15 persone sono finite in carcere, 7 gli arresti domiciliari e 9 hanno avuto l’obbligo di dimora
I Carabinieri del Comando Provinciale di Crotone, con il supporto dei colleghi di Catanzaro, Vibo Valentia, Cosenza e dello Squadrone Eliportato Cacciatori di Calabria, hanno dato esecuzione a un provvedimento cautelare, emesso dal G.I.P. presso il Tribunale di Catanzaro, su richiesta della DDA, nei confronti di 31 persone (15 delle quali in carcere, 7 gli arresti domiciliari e 9 con l’obbligo di dimora), indagate, a vario titolo, per “associazione per delinquere di tipo mafioso”, “estorsione”, “usura”, “danneggiamento”, “associazione per delinquere, finalizzata alla commissione di reati in materia di stupefacenti”, nonché per numerosi “reati in materia d’armi, di sostanze esplodenti e di stupefacenti”.

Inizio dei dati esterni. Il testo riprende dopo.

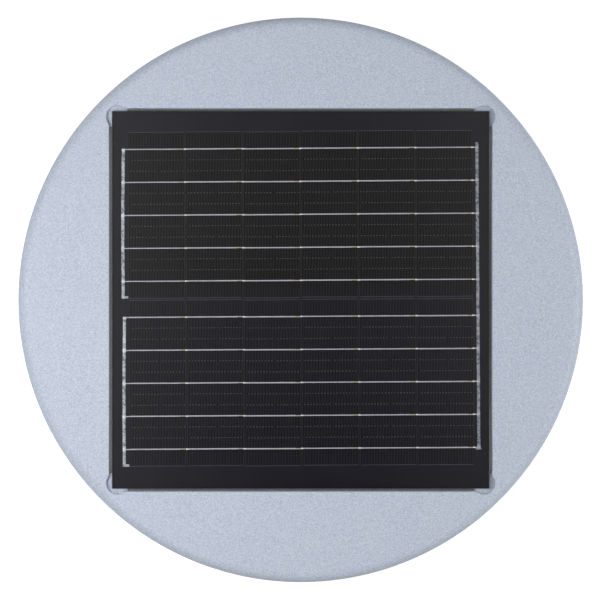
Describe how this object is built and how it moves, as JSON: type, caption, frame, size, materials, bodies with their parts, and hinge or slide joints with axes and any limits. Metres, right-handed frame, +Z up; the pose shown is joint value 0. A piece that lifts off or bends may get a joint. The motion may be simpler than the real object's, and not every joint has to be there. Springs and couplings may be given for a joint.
{
  "type": "solar attic fan",
  "caption": "Round roof-mounted attic fan: a pan-shaped cover with a square photovoltaic panel let into its top, over a flanged throat with a turning fan wheel.",
  "frame": {"origin": "centre of the roof seal's underside, where the fan meets the roof deck", "axes": "+Z up along the fan's axis, away from the roof; +X and +Y parallel to the panel's sides, with the two cell strings running along X"},
  "size_m": [0.5334, 0.5334, 0.1646],
  "materials": {
    "cover_paint": "fine textured powder coat, satin",
    "foam_tape": "closed-cell foam",
    "backsheet": "black laminate film",
    "black_sealant": "butyl",
    "panel_glass": "low-iron tempered glass",
    "grey_sealant": "silicone",
    "cell": "anti-reflection coated silicon",
    "tinned_copper": "solder-tinned copper ribbon",
    "spun_aluminium": "spun, mill finish",
    "epdm": "matt",
    "screen_metal": "black coat",
    "zinc_steel": "zinc plated",
    "fastener_steel": "stainless",
    "motor_casting": "cast, dark anodised",
    "lamination": "stacked electrical steel",
    "winding": "enamelled copper wire",
    "board": "solder mask",
    "component_plastic": "moulded",
    "ground_steel": "ground",
    "magnet": "sintered ferrite",
    "hub_plastic": "glass-filled nylon",
    "blade_plastic": "glass-filled nylon",
    "black_plastic": "moulded, fine texture",
    "terminal_plastic": "moulded",
    "cable_jacket": "PVC jacket",
    "lead_jacket": "silicone insulation"
  },
  "bodies": {
    "housing": {"cover": "cover_paint", "panel_tape": "foam_tape", "panel_backsheet": "backsheet", "panel_edge_seal": "black_sealant", "panel_glass": "panel_glass", "panel_sealant": "grey_sealant", "cells_upper_string": "cell", "cells_lower_string": "cell", "cell_ribbons": "tinned_copper", "bus_strips": "tinned_copper", "roof_flange": "spun_aluminium", "roof_seal": "epdm", "vermin_screen": "screen_metal", "cover_brackets": "zinc_steel", "throat_collar": "spun_aluminium", "inlet_ring": "spun_aluminium", "throat_rivets": "fastener_steel", "cover_studs": "fastener_steel", "bracket_nuts": "fastener_steel", "motor_bracket": "zinc_steel", "isolators": "epdm", "rim_screws": "fastener_steel", "motor_base": "motor_casting", "motor_cap": "motor_casting", "motor_screws": "fastener_steel", "motor_boots": "epdm", "stator_core": "lamination", "stator_coils": "winding", "control_board": "board", "board_components": "component_plastic", "bearing_outer_rings": "ground_steel", "junction_box": "black_plastic", "junction_box_lid": "black_plastic", "junction_box_screws": "fastener_steel", "terminal_blocks": "terminal_plastic", "bypass_diode": "component_plastic", "cable_gland": "black_plastic", "panel_cable": "cable_jacket", "motor_cable": "cable_jacket", "switch_leads": "lead_jacket", "panel_plug": "black_plastic", "motor_socket": "black_plastic", "connector_saddle": "zinc_steel", "thermal_switch": "zinc_steel", "thermal_switch_tabs": "tinned_copper", "thermal_switch_rivets": "fastener_steel"},
    "rotor": {"motor_shaft": "ground_steel", "rotor_core": "lamination", "rotor_magnets": "magnet", "bearing_inner_rings": "ground_steel", "hub_lower_half": "hub_plastic", "hub_upper_half": "hub_plastic", "hub_screws": "fastener_steel", "hub_nut": "fastener_steel", "fan_blade_1": "blade_plastic", "fan_blade_2": "blade_plastic", "fan_blade_3": "blade_plastic", "fan_blade_4": "blade_plastic", "fan_blade_5": "blade_plastic"},
    "ball_sets": {"bearing_balls": "ground_steel"}
  },
  "joints": [
    {"name": "fan_spin", "type": "hinge", "parent": "housing", "child": "rotor", "pos_m": [0, 0, 0.07], "axis": [0, 0, 1], "continuous": true},
    {"name": "ball_orbit", "type": "hinge", "parent": "housing", "child": "ball_sets", "pos_m": [0, 0, 0.1017], "axis": [0, 0, 1], "continuous": true}
  ],
  "couplings": [
    {"joint": "ball_orbit", "follows": "fan_spin", "ratio": 0.37}
  ]
}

Le indagini sono state avviate nell’ottobre del 2020 dalla Sezione Operativa del Nucleo Operativo e Radiomobile della Compagnia di Crotone, a seguito di un episodio estorsivo ai danni di un imprenditore cutrese, attuato da tre persone.
Le indagini hanno presto però preso una piega ben superiore a quella che si aspettavano gli inquirenti, fotografando le dinamiche del Locale di ‘Ndrangheta di Cutro dopo l’arresto del Boss egemone Nicolino GRANDE ARACRI, e il suo successivo tentativo di collaborazione, poi venuto meno per la sua inattendibilità.

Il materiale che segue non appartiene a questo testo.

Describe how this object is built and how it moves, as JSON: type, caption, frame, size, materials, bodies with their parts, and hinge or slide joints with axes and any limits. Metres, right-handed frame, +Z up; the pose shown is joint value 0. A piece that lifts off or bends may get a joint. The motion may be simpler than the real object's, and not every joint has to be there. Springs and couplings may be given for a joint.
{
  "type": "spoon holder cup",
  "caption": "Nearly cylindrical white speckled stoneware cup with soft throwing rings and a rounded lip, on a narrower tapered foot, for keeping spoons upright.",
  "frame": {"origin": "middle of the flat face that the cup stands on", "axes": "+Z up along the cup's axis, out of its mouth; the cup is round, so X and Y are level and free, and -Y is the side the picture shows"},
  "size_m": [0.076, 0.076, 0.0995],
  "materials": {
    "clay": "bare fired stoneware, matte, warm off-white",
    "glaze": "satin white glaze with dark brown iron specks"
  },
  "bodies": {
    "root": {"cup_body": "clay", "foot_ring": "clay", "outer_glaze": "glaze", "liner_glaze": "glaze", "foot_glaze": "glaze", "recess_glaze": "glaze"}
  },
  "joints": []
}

In tutto questo però si fa sempre più incisiva la presenza della famiglia MARTINO, già collegata a GRANDE ARACRI, facente capo a Vito MARTINO che è detenuto, composta principalmente dalla moglie e dai due figli, che hanno cercato di affermarsi sempre più come famiglia di ‘ndrangheta autonoma sul territorio di Cutro in contrapposizione ai CIAMPÀ- DRAGONE.
Sono stati raccolti gravi indizi di colpevolezza in ordine a reati commessi con le modalità tipiche dell’associazione di tipo mafioso, ed in particolare all’esistenza di una “bacinella”, finanziata anche tramite lo spaccio e lo smercio, in forma associativa, d’ingenti quantitativi di sostanze stupefacenti, sulla direttrice Cutro – Cosenza – Catanzaro – e per il sostegno economico di affiliati e famiglie dei detenuti.

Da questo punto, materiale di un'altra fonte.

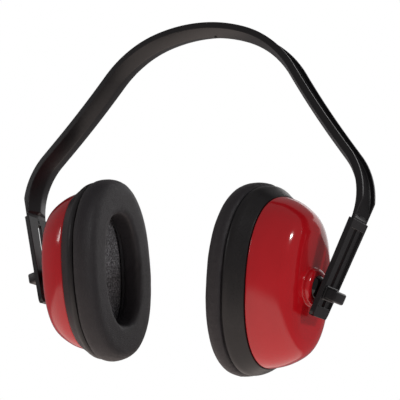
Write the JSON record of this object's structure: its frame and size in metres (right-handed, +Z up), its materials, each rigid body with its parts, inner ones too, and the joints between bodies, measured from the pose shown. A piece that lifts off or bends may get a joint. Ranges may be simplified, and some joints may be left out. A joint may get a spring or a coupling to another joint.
{
  "type": "earmuff hearing protector",
  "caption": "Earmuff with a sprung plastic headband, slotted arms, and oval ear cups with soft sealing cushions, held by ball studs that slide along the arms and swivel.",
  "frame": {"origin": "on the ridge of the headband's inner face, in the middle of the crown, where it rests on the head", "axes": "+X towards the right cup, +Y across the headband towards the back, +Z up"},
  "size_m": [0.2086, 0.0796, 0.1881],
  "materials": {
    "band_black": "moulded plastic with a soft sheen",
    "stud_black": "polished",
    "washer_steel": "plain spring steel",
    "socket_plastic": "plain moulded plastic",
    "shell_red": "glossy moulded plastic",
    "ring_black": "finely grained moulded plastic",
    "cushion_skin": "soft vinyl skin with a fine grain",
    "cushion_filling": "open foam",
    "liner_foam": "open dark foam"
  },
  "bodies": {
    "headband": {"headband": "band_black"},
    "slider_right": {"adjuster_button_right": "band_black", "spring_washer_right": "washer_steel"},
    "stud_right": {"ball_stud_right": "stud_black"},
    "swivel_right": {"swivel_washer_right": "socket_plastic"},
    "cup_right": {"cup_shell_right": "shell_red", "socket_retainer_right": "socket_plastic", "foam_liner_right": "liner_foam", "base_ring_right": "ring_black", "cushion_plate_right": "socket_plastic", "cushion_foam_right": "cushion_filling", "cushion_cover_right": "cushion_skin"},
    "slider_left": {"adjuster_button_left": "band_black", "spring_washer_left": "washer_steel"},
    "stud_left": {"ball_stud_left": "stud_black"},
    "swivel_left": {"swivel_washer_left": "socket_plastic"},
    "cup_left": {"cup_shell_left": "shell_red", "socket_retainer_left": "socket_plastic", "foam_liner_left": "liner_foam", "base_ring_left": "ring_black", "cushion_plate_left": "socket_plastic", "cushion_foam_left": "cushion_filling", "cushion_cover_left": "cushion_skin"}
  },
  "joints": [
    {"name": "slide_right", "type": "slide", "parent": "headband", "child": "slider_right", "axis": [0.3387, 0, 0.9409], "range_m": [-0.0033, 0.0304]},
    {"name": "spin_right", "type": "hinge", "parent": "slider_right", "child": "stud_right", "pos_m": [0.07926, 0, -0.13616], "axis": [0.9409, 0, -0.3387], "range_deg": [-25, 25]},
    {"name": "yaw_right", "type": "hinge", "parent": "stud_right", "child": "swivel_right", "pos_m": [0.07926, 0, -0.13616], "axis": [0.0713, -0.266, 0.9613], "range_deg": [-8, 8]},
    {"name": "tilt_right", "type": "hinge", "parent": "swivel_right", "child": "cup_right", "pos_m": [0.07926, 0, -0.13616], "axis": [0.1093, 0.96, 0.2576], "range_deg": [-10, 4]},
    {"name": "slide_left", "type": "slide", "parent": "headband", "child": "slider_left", "axis": [-0.3387, 0, 0.9409], "range_m": [-0.007, 0.0268]},
    {"name": "spin_left", "type": "hinge", "parent": "slider_left", "child": "stud_left", "pos_m": [-0.08048, 0, -0.13277], "axis": [-0.9409, 0, -0.3387], "range_deg": [-25, 25]},
    {"name": "yaw_left", "type": "hinge", "parent": "stud_left", "child": "swivel_left", "pos_m": [-0.08048, 0, -0.13277], "axis": [-0.0529, -0.2644, 0.9629], "range_deg": [-8, 8]},
    {"name": "tilt_left", "type": "hinge", "parent": "swivel_left", "child": "cup_left", "pos_m": [-0.08048, 0, -0.13277], "axis": [0.1044, -0.9605, -0.258], "range_deg": [-8, 5]}
  ]
}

Il reato che incideva più sul territorio erano le intimidazioni che poi si trasformavano in estorsioni ai danni di titolari di attività commerciali e nell’usura (un episodio usurario, commesso ai danni di un imprenditore, è sfociato in un autonomo procedimento penale con l’arresto di due persone e il deferimento di una terza).
È emerso, anche, l’episodio di danneggiamento delle auto di componenti di spicco della famiglia MARTINO, avvenuto con l’avallo del boss Domenico Mico MEGNA, significativo per interpretare i rapporti tra le varie cosche della provincia e l’evoluzione dei rapporti di forza tra le stesse.
Non sono mancati poi episodi in cui si palesava la disponibilità di armi di parte degli indagati, che hanno portato anche a due sequestri, uno nel 2021 e l’altro nel 2022, che si sono potuti ottenere grazie alle intercettazioni telefoniche e ambientali corroborate da riscontri connessi allo sviluppo di attività di osservazione e pedinamento.